A simple universal algorithm for high-dimensional integration
Takashi Goda, David Krieg
TL;DR
The paper tackles efficient high-dimensional integration over $[0,1]^d$ for functions in weighted Korobov spaces $\mathcal{H}_{d,\alpha,\gamma}$ by proposing a simple universal randomized lattice-quadrature algorithm. It randomizes over primes $p$ and generating vectors $z$, and uses the median of independent lattice estimates to achieve near-optimal convergence: the randomized error satisfies $e^{\rm ran}_{d,\alpha,\gamma} \le C\,n^{-\alpha-1/2+\varepsilon}$ and the deterministic error satisfies $e^{\rm det}_{d,\alpha,\gamma} \le C\,n^{-\alpha+\varepsilon}$ (with high probability). The analysis leverages the Korobov kernel, the Fourier-weight sum $V_d(\alpha,\gamma)$, and a median-amplification technique, showing dimension-free guarantees when $\gamma \in \ell_{1/\alpha}$, and extends to nonperiodic functions via tent- or smooth-transforms. Numerical experiments with periodic and nonperiodic test functions corroborate the theoretical rates, demonstrating universality and robustness across smoothness levels and dimensions.

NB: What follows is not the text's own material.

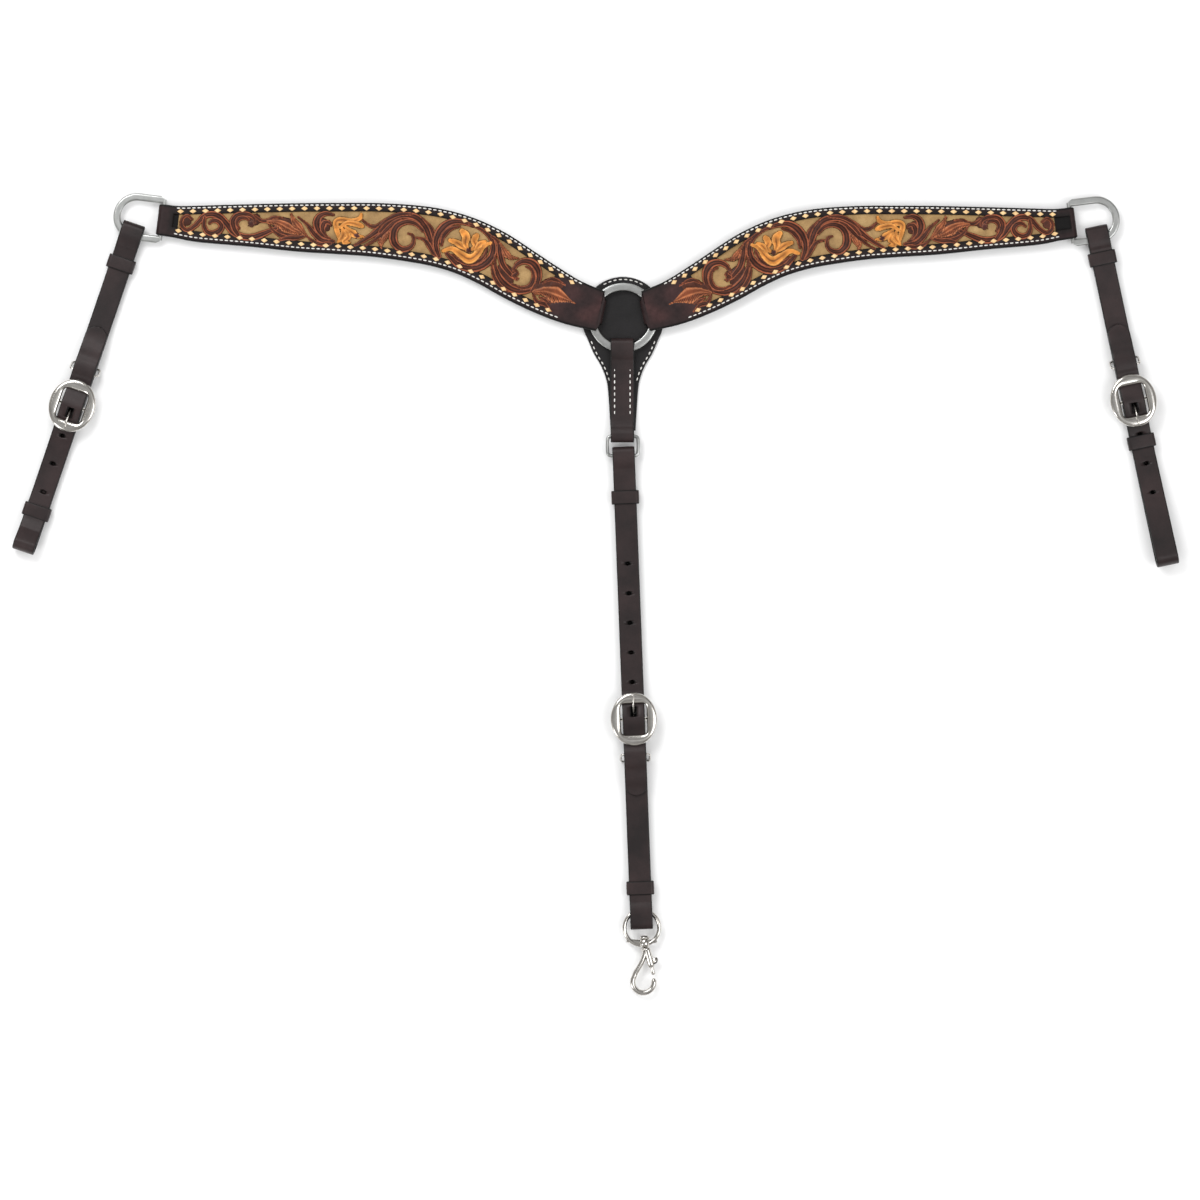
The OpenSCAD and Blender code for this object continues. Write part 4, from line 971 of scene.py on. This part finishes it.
def foldColumns(start, direction, angles, halfWidths, runTo):
    # columns round a fold about start - direction * 4: outer radius 4, inner radius 2, then the turned end
    hz = strap["hardware"]
    a = np.radians(angles)
    outer = start + np.outer(4 * np.sin(a), direction)
    inner = start + np.outer(2 * np.sin(a), direction)
    outerZ, innerZ = hz + 4 * np.cos(a), hz + 2 * np.cos(a)
    tail = np.linspace(0, -runTo, 14)[1:]
    outer = np.concatenate([outer, start + np.outer(tail, direction)])
    inner = np.concatenate([inner, start + np.outer(tail, direction)])
    outerZ = np.concatenate([outerZ, np.full(len(tail), hz - 4)])
    innerZ = np.concatenate([innerZ, np.full(len(tail), hz - 2)])
    wide = np.concatenate([halfWidths, np.full(len(tail), halfWidths[-1])])
    return outer, inner, outerZ, innerZ, wide


def makeYokeFront(name, sideName, strokes):
    # closed shell over (s, t): carved face above, flesh side below, both ends folded round and turned under
    y = yoke
    line, normal, half, along = yokeLine(sideName)
    mirror = -1.0 if sideName == "left" else 1.0
    inDirection = -np.array([np.cos(np.radians(12)), np.sin(np.radians(12))])
    outDirection = np.array([np.cos(np.radians(7)), np.sin(np.radians(7))])
    startAt = line[0] - inDirection * 4
    endAt = line[-1] - outDirection * 4
    s = np.linspace(4.5, along[-1] - 4.5, y["columns"])
    mid = np.stack([np.interp(s, along, line[:, k]) for k in (0, 1)], 1)
    nrm = np.stack([np.interp(s, along, normal[:, k]) for k in (0, 1)], 1)
    wide = np.interp(s, along, half)
    angles = np.linspace(0, 180, 19)
    narrow = np.interp(angles, [0, 8, 40, 180], [17, 16.6, 11.4, 11.4])
    sOut, sIn, sOutZ, sInZ, sWide = foldColumns(startAt, inDirection, angles, narrow, 27)
    eOut, eIn, eOutZ, eInZ, eWide = foldColumns(endAt, outDirection, angles, np.full(19, 13.2), 20)
    startNormal = np.array([inDirection[1], -inDirection[0]])
    endNormal = np.array([-outDirection[1], outDirection[0]])
    t = np.sin(np.linspace(-1, 1, y["rows"]) * np.pi / 2 * 0.55) / np.sin(np.pi / 2 * 0.55)
    downLine, offLine = np.meshgrid(s, t, indexing="ij")
    halfAt = wide[:, None] * np.ones_like(offLine)
    height, dyeAndPaintedLight = carve(downLine.ravel(), (offLine * halfAt).ravel(), halfAt.ravel(), strokes)
    height = height.reshape(downLine.shape)
    under = np.interp(s, [4.5, 17, 25, along[-1] - 30, along[-1] - 10], [8.7, 8.7, y["under"], y["under"], 8.7])
    centres = np.concatenate([sOut[::-1], mid, eOut])
    centresIn = np.concatenate([sIn[::-1], mid, eIn])
    normals = np.concatenate([np.tile(startNormal, (len(sOut), 1)), nrm, np.tile(endNormal, (len(eOut), 1))])
    widths = np.concatenate([sWide[::-1], wide, eWide])
    foldTops = [np.tile(z[:, None], (1, len(t))) for z in (sOutZ[::-1], eOutZ)]
    topZ = np.concatenate([foldTops[0], height, foldTops[1]])
    lowZ = np.concatenate([sInZ[::-1], under, eInZ])
    roundBy = y["edge"]
    fromEdge = widths[:, None] * (1 - np.abs(t))[None]
    drop = roundBy - np.sqrt(np.maximum(roundBy**2 - np.maximum(roundBy - fromEdge, 0)**2, 0))
    thick = topZ - lowZ[:, None]
    reachIn = np.clip(drop / np.maximum(np.abs(thick), 0.5), 0, 0.5)[..., None]
    across = normals[:, None] * (t[None, :, None] * widths[:, None, None])
    upper = np.concatenate([centres[:, None] + across, topZ[..., None]], -1)
    lowGrid = np.broadcast_to(lowZ[:, None, None], topZ.shape + (1,))
    lower = np.concatenate([centresIn[:, None] + across, lowGrid], -1)
    upper = upper * (1 - reachIn) + lower * reachIn
    ring = np.concatenate([upper, lower[:, ::-6]], 1)
    dyeAndPaintedLightGrid = np.concatenate([np.tile(dyesAndPaintedLight["plain"], (len(sOut), len(t), 1)), dyeAndPaintedLight.reshape(len(s), len(t), 3),
                              np.tile(dyesAndPaintedLight["plain"], (len(eOut), len(t), 1))])
    edgeTone = smoothStep(-fromEdge, -2.2, -0.7)[..., None]
    ends = np.concatenate([np.ones(len(sOut)), np.zeros(len(s)), np.ones(len(eOut))])[:, None, None]
    dyeAndPaintedLightGrid = dyeAndPaintedLightGrid * (1 - edgeTone * ends) + np.asarray(dyesAndPaintedLight["edge"]) * edgeTone * ends
    below = np.tile(dyesAndPaintedLight["edge"], (ring.shape[0], ring.shape[1] - len(t), 1))
    colours = np.concatenate([dyeAndPaintedLightGrid, below], 1).reshape(-1, 3)
    ring = ring * np.array([mirror, 1, 1])
    rows, columns = ring.shape[:2]
    caps = [list(range(columns))[::-1], list(range((rows - 1) * columns, rows * columns))]
    return makeMesh(name, ring.reshape(-1, 3), gridQuads(rows, columns), caps, {"dyeAndPaintedLight": colours})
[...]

The result is a simple, implementable, and near-universal approach for high-dimensional quadrature that adaptively attains near-optimal rates without detailed prior knowledge of the integrand.
Abstract
We present a simple universal algorithm for high-dimensional integration which has the optimal error rate (independent of the dimension) in all weighted Korobov classes both in the randomized and the deterministic setting. Our theoretical findings are complemented by numerical tests.